A reading as large as New York
Poets, playwrights, and writers of fiction will share their work at an event titled “CUNY Writers Against Austerity,” on Sunday, March 20, in support of the battle for CUNY funding and a fair contract for members of the PSC. The writers, all of whom teach at the university, will take the stage of The Great Hall of The Cooper Union, a historic space for art, politics and activism.
The reading will take place a little more than a week before state lawmakers are expected to finalize the budget, in which Governor Andrew Cuomo has proposed a $485 million cut to state funding for CUNY’s senior colleges. Funding for the PSC contract is also at stake in the state budget. The PSC and allies are calling for a final budget that includes funding for retroactive raises for CUNY employees and support for salary increases in future years.
ALL-STAR LINEUP
“CUNY has an astonishing roster of important writers — we are at a great moment for the teaching of writing at CUNY,” said PSC President Barbara Bowen, professor of English at Queens College. “It is significant that CUNY’s writers want to come together and use their voices against austerity for CUNY and the students we teach. The March 20 reading will be a historic gathering, a marathon reading, an event in the great tradition of empowering the imagination as part of creating political change.”
Some 50 writers will read short excerpts from their work. The program includes such celebrated writers as Peter Carey, the two-time-winning Booker Prize novelist; Meena Alexander, acclaimed international poet; Billy Collins, former United States poet laureate; and Grace Schulman, recipient of the 2016 Frost Medal.

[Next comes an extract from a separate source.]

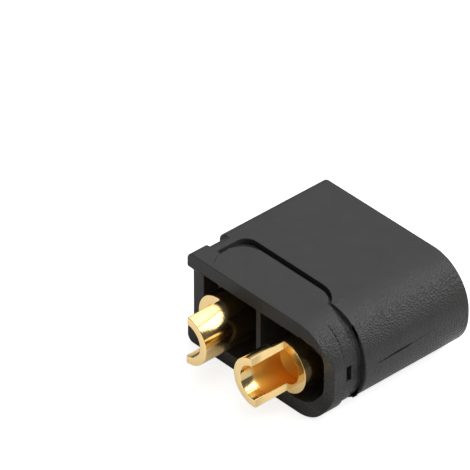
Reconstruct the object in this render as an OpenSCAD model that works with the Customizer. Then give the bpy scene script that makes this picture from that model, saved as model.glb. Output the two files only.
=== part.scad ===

Poet Kimiko Hahn, a distinguished professor at Queens College, has taken the lead in organizing the event, where, she says, faculty, staff, and the greater New York City community — CUNY students, their families, their neighbors — will have the opportunity to come together to raise a “collective voice” in support of CUNY and the dedication of union members who make CUNY work.
A ‘COLLECTIVE VOICE’
“We teach the children of small shop owners, police officers, office and factory workers, wait-staff, first generation immigrants, first-generation college [students], and [others],” Hahn, who plans to read a love poem on The Great Hall stage, told Clarion. “CUNY professors are the guides of hope for many middle- and working-class families.”
The PSC literary event speaks to a particular moment in a specific place — higher education funding at CUNY — but it also raises concerns about broader trends that have national significance: divestment in public higher education and the sidelining of institutions that give opportunity to those born into low-income and working-class families, and communities of color.
AT THE GREAT HALL
The venue for “CUNY Writers Against Austerity” carries its own significance; the walls of The Great Hall, a historic venue of national importance, reverberate with the voices of some of the nation’s foremost advocates for social justice. The lectern still in use there today was used by Frederick Douglass and Harriet Beecher Stowe; Abraham Lincoln and Mark Twain delivered addresses from its stage. The National Association for the Advancement of Colored People (NAACP) convened its first public meeting at the site, and, in the early 20th century, Lower East Side workers organized there in some of the US labor movement’s most critical struggles.
Following in this tradition, CUNY writers intend to send the message that the university and its students deserve justice in the form of an appropriate level of funding for a great university, and that CUNY’s faculty and staff must have a contract, in Bowen’s words, that is “worthy of our work.”